# [Task goal]
Begin at the first line and end at the line containing "from math import cos, radians, sin, tan". Extract exactly those lines.

(3D code data)

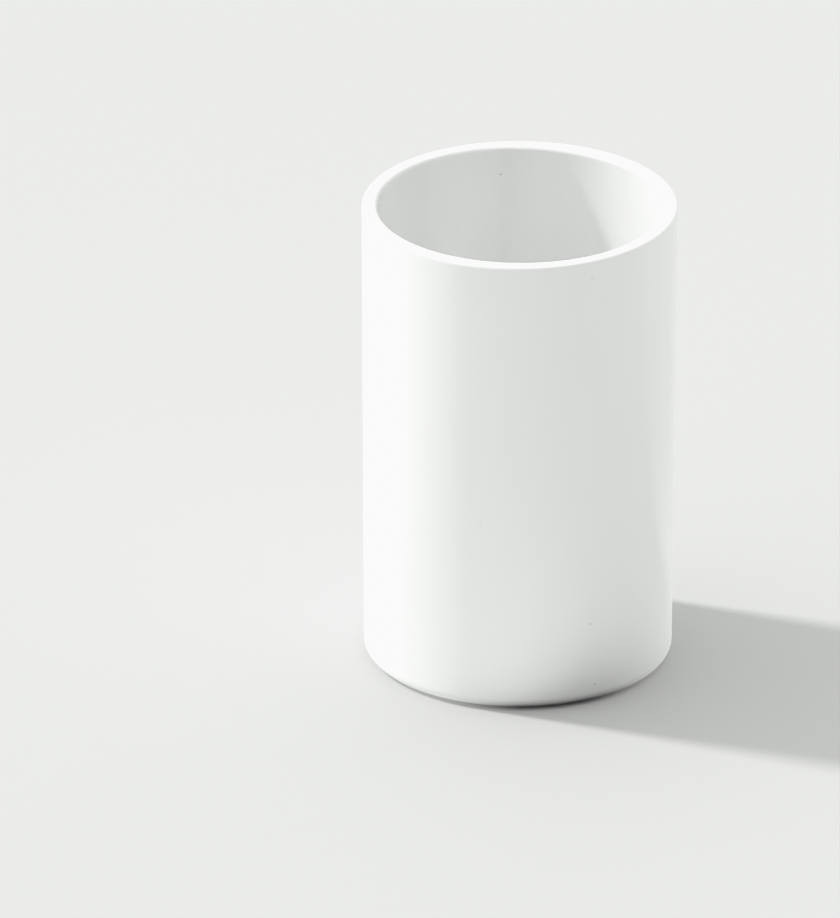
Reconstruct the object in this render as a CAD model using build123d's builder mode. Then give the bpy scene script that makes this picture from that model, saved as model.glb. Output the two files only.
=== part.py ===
from build123d import *
import os
from math import cos, radians, sin, tan

# Desk pen cup: one thick-walled moulding that stands on four stick-on bumper feet.
#
# Millimetres, +Z up. The origin is the centre of the resting plane, where the feet touch the desk.
# The cup's axis is +Z and -Y is its front.
#
# Pieces, from the top down:
#   cup_shell           tapered wall, rounded lip, thick floor and recessed underside, in one moulding
#   adhesive_disc_...   the film that bonds each bumper into its pocket
#   foot_...            soft round bumper, seated in a shallow pocket of the underside recess

os.makedirs("parts", exist_ok=True)

# ---------------------------------------------------------------- overall size
mouth_diameter = 71.4        # across the outside of the mouth, the widest place
overall_height = 110.0       # desk to lip, feet included
foot_stand_off = 0.4         # how far the feet hold the moulding off the desk
draft_angle = 0.35           # degrees on each side, so that the moulding leaves its tool

# ---------------------------------------------------------------- cup shell
wall = 3.5                   # measured level, the same all the way down
floor_thickness = 5.0        # base ring plane to inner floor
lip_outer_radius = 0.8
lip_inner_radius = 1.1
base_edge_radius = 2.2       # rounding where the wall turns under
floor_corner_radius = 5.0    # inside corner between wall and floor

recess_diameter = 60.0       # underside recess at its ceiling; a narrow base ring surrounds it
recess_depth = 1.0
recess_draft = 0.25          # gain in radius from the ceiling to the base ring plane
recess_root_radius = 0.45
recess_edge_radius = 0.35

gate_well_diameter = 9.0     # shallow well round the moulding gate, at the centre of the underside
gate_well_depth = 0.35
gate_well_draft = 0.3        # gain in radius towards the desk
gate_well_overcut = 0.2      # the cutter starts this far below the recess ceiling
gate_nub_diameter = 2.2      # what is left of the gate, hanging from the well's ceiling
gate_nub_height = 0.25
gate_nub_taper = 0.1         # loss in radius towards the desk

# ---------------------------------------------------------------- bumper feet
foot_names = ("back_right", "back_left", "front_left", "front_right")
foot_first_angle = 45.0      # the first foot's place round the axis, counted from +X
foot_circle_radius = 23.6    # feet centres from the cup's axis
foot_diameter = 9.0          # at the bonded face
foot_taper = 0.35            # the bumper is this much smaller in radius at the desk
foot_edge_radius = 0.5       # rounding at the desk
foot_bond_edge = 0.15        # chamfer round the bonded face
adhesive_diameter = 8.6
adhesive_thickness = 0.15
pocket_diameter = 9.5        # locating pocket for one bumper
pocket_depth = 0.4
pocket_edge = 0.12           # chamfer round the pocket's mouth

# ---------------------------------------------------------------- derived
base_z = foot_stand_off                        # plane of the moulding's base ring
recess_z = base_z + recess_depth               # ceiling of the underside recess
pocket_z = recess_z + pocket_depth             # ceiling of a pocket, where the adhesive bonds
bond_z = pocket_z - adhesive_thickness         # bonded face of a bumper
inner_floor_z = base_z + floor_thickness
top_z = overall_height

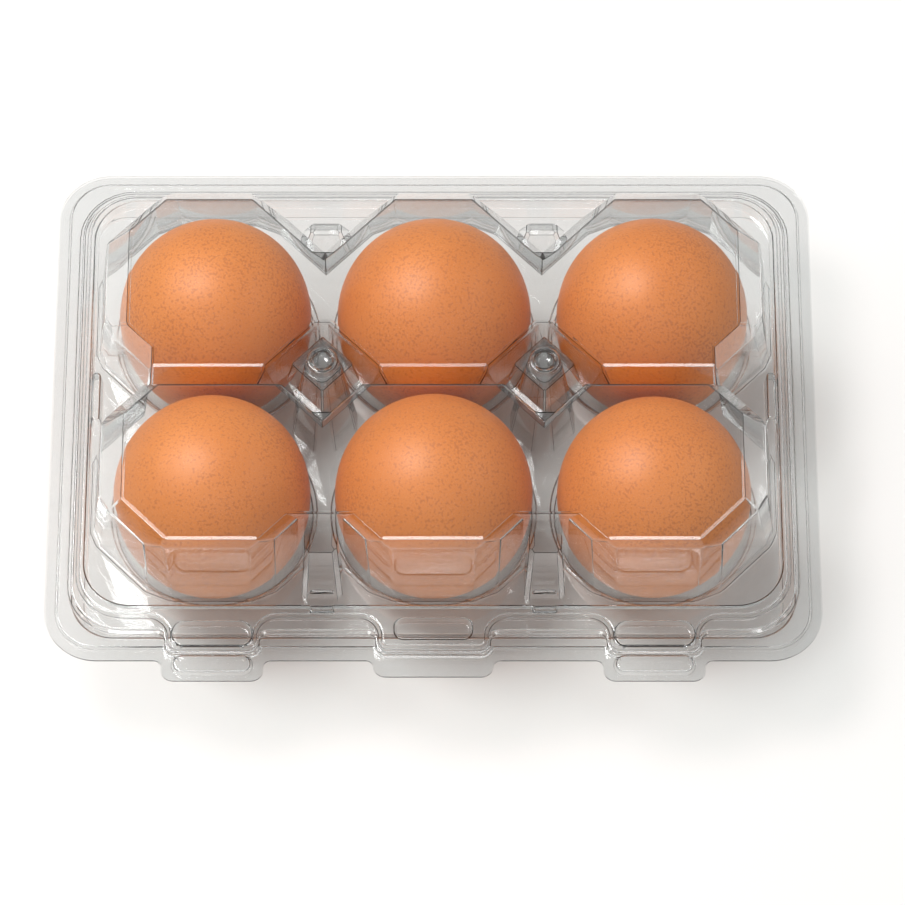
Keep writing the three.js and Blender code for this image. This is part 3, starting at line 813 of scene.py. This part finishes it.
# %% Brown eggshell
shell, tree = new_material("brown_eggshell")
where = add(tree, "TexCoord").outputs["Object"]
tone = add(tree, "TexNoise", {"Scale": 28.0, "Detail": 3.0}, {"Vector": where}).outputs["Fac"]
ramp = add(tree, "ValToRGB", links={0: tone})
for stop, (position, code) in zip(ramp.color_ramp.elements, ((0.3, "#CF7733"), (0.7, "#DA843F"))):
    stop.position, stop.color = position, linear(code)
specks = add(tree, "TexNoise", {"Scale": 1700.0, "Detail": 1.0}, {"Vector": where}).outputs["Fac"]
patches = add(tree, "TexNoise", {"Scale": 60.0, "Detail": 2.0}, {"Vector": where}).outputs["Fac"]
chance = add(tree, "Math", {1: 0.25}, {0: patches, 2: specks}, operation="MULTIPLY_ADD")
speck_from_to = {"From Min": 0.68, "From Max": 0.78, "To Min": 0.0, "To Max": 0.5}
speck = add(tree, "MapRange", speck_from_to, {"Value": chance.outputs[0]}).outputs["Result"]
tones = {"Factor": speck, "A": ramp.outputs[0]}
speckled = add(tree, "Mix", {"B": linear("#A4552A")}, tones, data_type="RGBA")
pores = add(tree, "TexNoise", {"Scale": 1400.0, "Detail": 0.0}, {"Vector": where}).outputs["Fac"]
grain = add(tree, "Bump", {"Strength": 0.35, "Distance": 0.00008}, {"Height": pores})
brown = add(
    tree,
    "BsdfPrincipled",
    {"Roughness": 0.44, "IOR": 1.5, "Specular IOR Level": 0.32},
    {"Base Color": speckled.outputs[2], "Normal": grain.outputs["Normal"]},
)
add(tree, "OutputMaterial", links={"Surface": brown.outputs[0]})
for egg in eggs:
    egg.data.materials.append(shell)
print("eggshell nodes:", len(tree.nodes))

# %% [markdown]
# Table and lamps
#
# The pack stands on a plain pale table. The main lamp hangs high at the back left, so
# that the eggs are brightest at their upper left and the shadow falls forward and right.
# Clear plastic shows only what it mirrors: a narrow strip in front draws the bright line
# along the front creases, a panel on each side does the same for the side creases, and
# a sky that darkens toward the horizon gives the steep walls their grey outlines.

# %% Table
TABLE_HALF = 3
table_corners = [(-1, -1, 0), (1, -1, 0), (1, 1, 0), (-1, 1, 0)]
floor_mesh = bpy.data.meshes.new("floor")
floor_mesh.from_pydata((np.array(table_corners) * TABLE_HALF).tolist(), [], [(0, 1, 2, 3)])
floor = bpy.data.objects.new("floor", floor_mesh)
bpy.context.scene.collection.objects.link(floor)
paper, tree = new_material("white_table")
matt = add(tree, "BsdfPrincipled", {"Base Color": linear("#DFDEDC"), "Roughness": 0.8})
add(tree, "OutputMaterial", links={"Surface": matt.outputs[0]})
floor_mesh.materials.append(paper)
print("table", 2 * TABLE_HALF, "m wide")

# %% Lamps and sky
# Name, place, what it looks at, width and height in metres, and watts.
LAMPS = (
    ("key", (-0.44, 0.25, 1.2), (0, 0, 0.03), (0.5, 0.5), 15.5),
    ("left panel", (-0.85, 0.12, 0.88), (0, 0, 0.03), (0.9, 0.3), 2.8),
    ("right panel", (0.85, 0.12, 0.88), (0, 0, 0.03), (0.9, 0.3), 2.2),
    ("front strip", (0.05, -0.95, 1.33), (0, 0, 0.05), (1.3, 0.17), 4.2),
)
for name, place, target, (width, height), watts in LAMPS:
    lamp = bpy.data.lights.new(name, "AREA")
    lamp.shape = "RECTANGLE"
    lamp.size, lamp.size_y, lamp.energy = width, height, watts
    obj = bpy.data.objects.new(name, lamp)
    obj.location = place
    obj.rotation_euler = (Vector(target) - Vector(place)).to_track_quat("-Z", "Y").to_euler()
    bpy.context.scene.collection.objects.link(obj)

# How high in the sky, 0 at the horizon and 1 overhead, and the grey there.
SKY = ((0, (0.5, 0.5, 0.51, 1)), (0.75, (1, 1, 1, 1)))
world = bpy.data.worlds.new("studio")
bpy.context.scene.world = world
world.use_nodes = True
tree = world.node_tree
tree.nodes.clear()
where = add(tree, "TexCoord").outputs["Generated"]
height = add(tree, "SeparateXYZ", links={0: where}).outputs["Z"]
sky = add(tree, "ValToRGB", links={0: height})
for stop, height_and_grey in zip(sky.color_ramp.elements, SKY):
    stop.position, stop.color = height_and_grey
glow = add(tree, "Background", {"Strength": 0.35}, {"Color": sky.outputs[0]})
add(tree, "OutputWorld", links={"Surface": glow.outputs[0]})
print("lamps:", len(LAMPS), "with", sum(lamp[-1] for lamp in LAMPS), "W in all")

# %% [markdown]
# Camera
#
# The camera looks down at 63 degrees from the front, as one looks at a pack on a
# counter. A long lens from over a metre away keeps the rims nearly parallel. Light that
# crosses two sheets meets eight faces on its way down and back, so paths through clear
# plastic may be longer than usual, while scattered light needs only two turns.

# %% Camera
ELEVATION, DISTANCE, TARGET = 63.0, 1.181, Vector((0.00430, -0.00908, 0.030))
PICTURE_WIDTH, FOCAL_PIXELS = 905, 5185
camera_data = bpy.data.cameras.new("camera")
camera = bpy.data.objects.new("camera", camera_data)
bpy.context.scene.collection.objects.link(camera)
camera_data.lens = camera_data.sensor_width * FOCAL_PIXELS / PICTURE_WIDTH
back_off = Vector((0, -math.cos(math.radians(ELEVATION)), math.sin(math.radians(ELEVATION))))
camera.location = TARGET + back_off * DISTANCE
camera.rotation_euler = (-back_off).to_track_quat("-Z", "Y").to_euler()
bpy.context.scene.camera = camera
bpy.context.scene.view_settings.view_transform = "Standard"
print("lens", round(camera_data.lens), "mm at", DISTANCE, "m")

# %% Light paths
CLEAR_TURNS, SOFT_TURNS = 9, 2
cycles = bpy.context.scene.cycles
cycles.max_bounces = cycles.transmission_bounces = CLEAR_TURNS
cycles.transparent_max_bounces = CLEAR_TURNS
cycles.diffuse_bounces = SOFT_TURNS
print("turns of light through clear plastic:", CLEAR_TURNS)
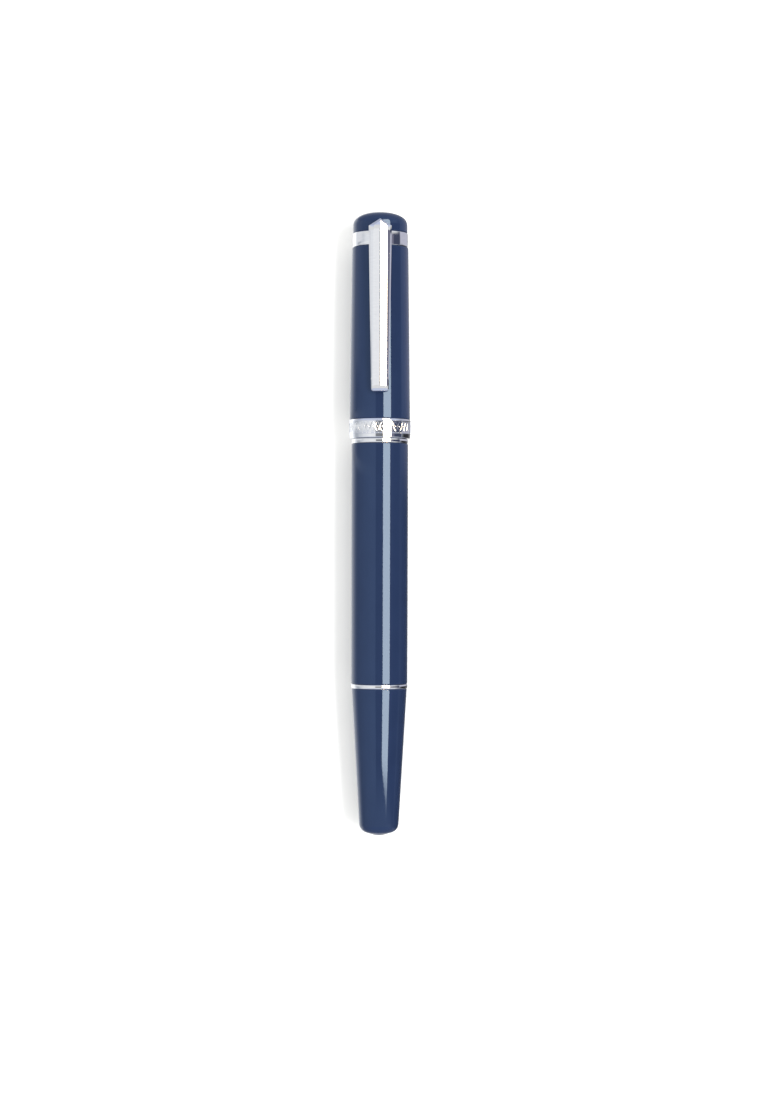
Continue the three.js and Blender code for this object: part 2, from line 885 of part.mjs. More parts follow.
const restingHeight = (bandRadius + friezeHeight) * Math.cos(Math.PI / shellSides);
pen.position.set(0, -penLength / 2, restingHeight);

export default pen;
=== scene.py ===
# A capped rollerball pen, lacquered and chromed, lying on a pale table with its clip on top.
#
# The pen's axis runs along Y, with the crown at +Y and the tail at -Y, and Z is up. Every turned
# piece starts from the outline of its own node, so that it fits its neighbours, and gets softened
# edges, threads and ornament here.

import json
import math
from contextlib import contextmanager
from types import SimpleNamespace

import bmesh
import bpy
import numpy as np
from mathutils import Matrix, Vector

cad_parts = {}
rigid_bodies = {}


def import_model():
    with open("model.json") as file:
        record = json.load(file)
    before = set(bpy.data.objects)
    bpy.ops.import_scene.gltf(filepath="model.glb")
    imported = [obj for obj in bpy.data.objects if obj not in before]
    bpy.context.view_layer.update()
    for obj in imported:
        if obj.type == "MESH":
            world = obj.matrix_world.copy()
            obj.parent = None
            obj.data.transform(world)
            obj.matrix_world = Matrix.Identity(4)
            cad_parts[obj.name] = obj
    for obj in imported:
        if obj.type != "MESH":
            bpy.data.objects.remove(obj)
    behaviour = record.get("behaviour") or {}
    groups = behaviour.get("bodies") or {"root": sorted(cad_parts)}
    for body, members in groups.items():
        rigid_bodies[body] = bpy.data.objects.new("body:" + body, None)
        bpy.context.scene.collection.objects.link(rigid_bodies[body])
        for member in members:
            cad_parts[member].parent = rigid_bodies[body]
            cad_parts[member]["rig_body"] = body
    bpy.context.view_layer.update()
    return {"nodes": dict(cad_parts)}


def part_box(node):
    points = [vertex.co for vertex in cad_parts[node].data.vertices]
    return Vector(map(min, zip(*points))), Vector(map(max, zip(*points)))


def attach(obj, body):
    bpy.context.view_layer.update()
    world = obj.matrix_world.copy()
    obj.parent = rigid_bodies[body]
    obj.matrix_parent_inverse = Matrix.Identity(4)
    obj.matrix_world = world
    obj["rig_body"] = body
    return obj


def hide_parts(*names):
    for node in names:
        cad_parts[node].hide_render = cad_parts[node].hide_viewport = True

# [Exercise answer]
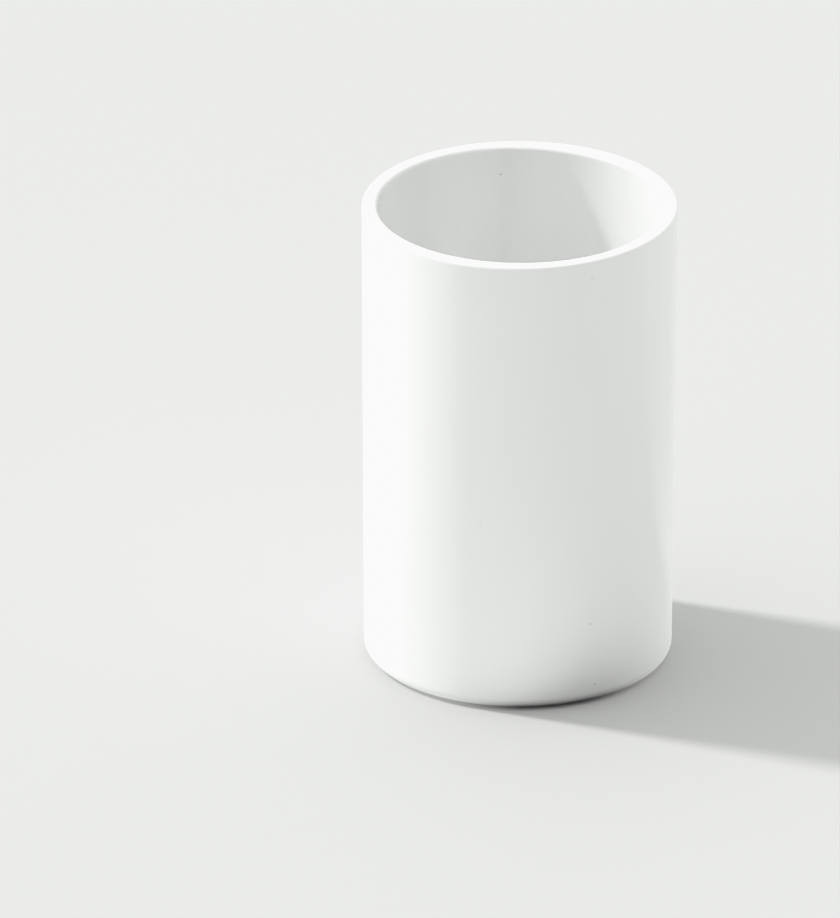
Reconstruct the object in this render as a CAD model using build123d's builder mode. Then give the bpy scene script that makes this picture from that model, saved as model.glb. Output the two files only.
=== part.py ===
from build123d import *
import os
from math import cos, radians, sin, tan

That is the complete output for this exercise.